Friday, February 05, 2010

Birds and Other Things I Am Afraid Of, theatre review

Published in The Guardian

Birds and Other Things I Am Afraid Of
Lansdowne Parish Church, Glasgow
3 out of 5

A site-specific show in a 19th-century church offers lots of ­tantalising possibilities: all those empty pews, echoing galleries and haunted corners. They are not, ­however, ­possibilities that concern Lynda ­Radley, whose one-woman show for Poorboy and the Arches takes place ­almost ­exclusively in a wooden shed ­constructed on the Lansdowne's altar.

After a preamble, in which we get a brief glimpse of a congregation of framed sepia portraits fading into the gloom, she leads the 12-strong audience into the shed, which doubles as the secret junk room in the family home of one Alice Macleod. There are shelves of glass jars, a filing cabinet laden with laundry, boxes of family photographs and an old cassette player – all loaded with clues to a half-remembered past.

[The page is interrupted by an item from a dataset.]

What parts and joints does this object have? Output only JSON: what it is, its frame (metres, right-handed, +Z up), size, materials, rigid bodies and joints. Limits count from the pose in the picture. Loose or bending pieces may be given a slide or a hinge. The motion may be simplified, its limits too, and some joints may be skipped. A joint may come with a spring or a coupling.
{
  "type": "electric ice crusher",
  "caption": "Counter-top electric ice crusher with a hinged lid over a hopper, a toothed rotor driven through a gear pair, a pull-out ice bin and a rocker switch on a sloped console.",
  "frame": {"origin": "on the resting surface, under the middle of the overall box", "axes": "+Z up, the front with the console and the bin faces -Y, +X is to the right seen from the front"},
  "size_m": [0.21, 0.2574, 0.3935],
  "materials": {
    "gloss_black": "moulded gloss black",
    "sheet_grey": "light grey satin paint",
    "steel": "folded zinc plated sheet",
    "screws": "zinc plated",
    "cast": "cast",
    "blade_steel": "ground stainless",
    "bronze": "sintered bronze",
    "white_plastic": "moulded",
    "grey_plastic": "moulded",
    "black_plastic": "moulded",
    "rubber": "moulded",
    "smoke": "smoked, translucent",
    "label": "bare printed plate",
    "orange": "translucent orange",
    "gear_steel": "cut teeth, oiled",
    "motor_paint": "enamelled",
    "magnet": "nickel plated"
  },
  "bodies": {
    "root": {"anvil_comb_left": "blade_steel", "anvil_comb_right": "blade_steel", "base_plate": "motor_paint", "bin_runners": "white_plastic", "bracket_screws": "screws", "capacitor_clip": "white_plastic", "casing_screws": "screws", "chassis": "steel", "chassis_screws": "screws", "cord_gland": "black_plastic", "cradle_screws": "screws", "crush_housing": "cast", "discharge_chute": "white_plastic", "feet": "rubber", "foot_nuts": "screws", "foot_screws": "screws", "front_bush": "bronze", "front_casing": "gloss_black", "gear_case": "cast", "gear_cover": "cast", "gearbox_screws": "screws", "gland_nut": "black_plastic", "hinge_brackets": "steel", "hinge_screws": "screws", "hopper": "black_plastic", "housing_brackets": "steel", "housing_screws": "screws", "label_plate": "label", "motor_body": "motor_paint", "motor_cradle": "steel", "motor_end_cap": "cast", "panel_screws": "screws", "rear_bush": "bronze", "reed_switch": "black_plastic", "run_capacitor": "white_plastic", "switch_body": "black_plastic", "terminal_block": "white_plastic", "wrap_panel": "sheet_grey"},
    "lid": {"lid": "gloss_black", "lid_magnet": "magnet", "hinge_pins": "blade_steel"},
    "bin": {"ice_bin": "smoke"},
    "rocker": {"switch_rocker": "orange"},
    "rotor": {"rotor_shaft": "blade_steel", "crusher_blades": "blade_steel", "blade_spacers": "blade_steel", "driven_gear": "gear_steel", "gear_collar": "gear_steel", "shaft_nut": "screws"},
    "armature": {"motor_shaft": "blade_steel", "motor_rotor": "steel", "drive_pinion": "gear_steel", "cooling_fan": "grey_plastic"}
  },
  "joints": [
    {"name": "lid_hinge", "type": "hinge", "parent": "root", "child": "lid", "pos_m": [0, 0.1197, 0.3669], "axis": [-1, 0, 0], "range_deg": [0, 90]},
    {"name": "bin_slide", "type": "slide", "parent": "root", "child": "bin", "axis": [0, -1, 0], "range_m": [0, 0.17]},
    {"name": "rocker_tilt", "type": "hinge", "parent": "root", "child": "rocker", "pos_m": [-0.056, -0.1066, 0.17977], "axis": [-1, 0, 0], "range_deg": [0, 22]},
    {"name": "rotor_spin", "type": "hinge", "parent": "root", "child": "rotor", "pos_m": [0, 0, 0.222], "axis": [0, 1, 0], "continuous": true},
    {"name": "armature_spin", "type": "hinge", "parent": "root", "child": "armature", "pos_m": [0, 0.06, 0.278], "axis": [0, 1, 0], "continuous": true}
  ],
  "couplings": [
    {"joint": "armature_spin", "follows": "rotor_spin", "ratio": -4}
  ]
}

The story she tells is as small-scale as the room. On the cusp of ­adulthood and independence, Alice yearns to ­connect with the mother whose funeral she was forbidden to attend as a little girl. With the cautious help of her ­librarian boyfriend, she ­rummages through the mementoes like a ­detective. If she can come to terms with her past, she will have the strength to fly the nest, like the birds that flutter in and out of the story.

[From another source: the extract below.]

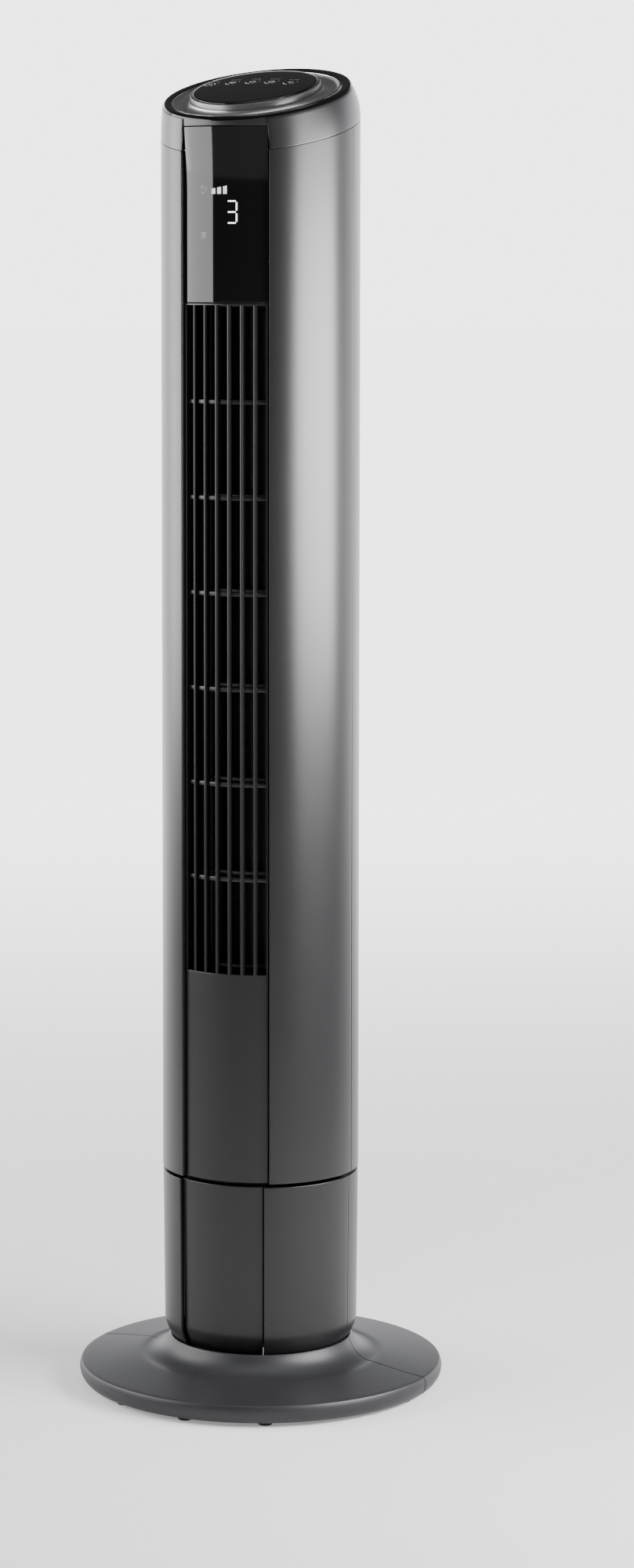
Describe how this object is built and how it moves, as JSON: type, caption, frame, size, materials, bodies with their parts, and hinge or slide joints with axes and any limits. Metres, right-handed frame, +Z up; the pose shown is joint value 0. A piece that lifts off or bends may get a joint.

It is minor, coming-of-age stuff, but Radley captures the sense of a self-absorbed only child; her sweetly voiced performance has a quirky charm that's enhanced by Sandy Thomson's ­inventive direction. The emotional ­terrain is gentle, however, and the story more particular than universal. That is why the beautiful closing image – in which she releases a balloon up into the church ceiling, as she finally lets go of her childhood – does not resonate with the grandeur the setting deserves.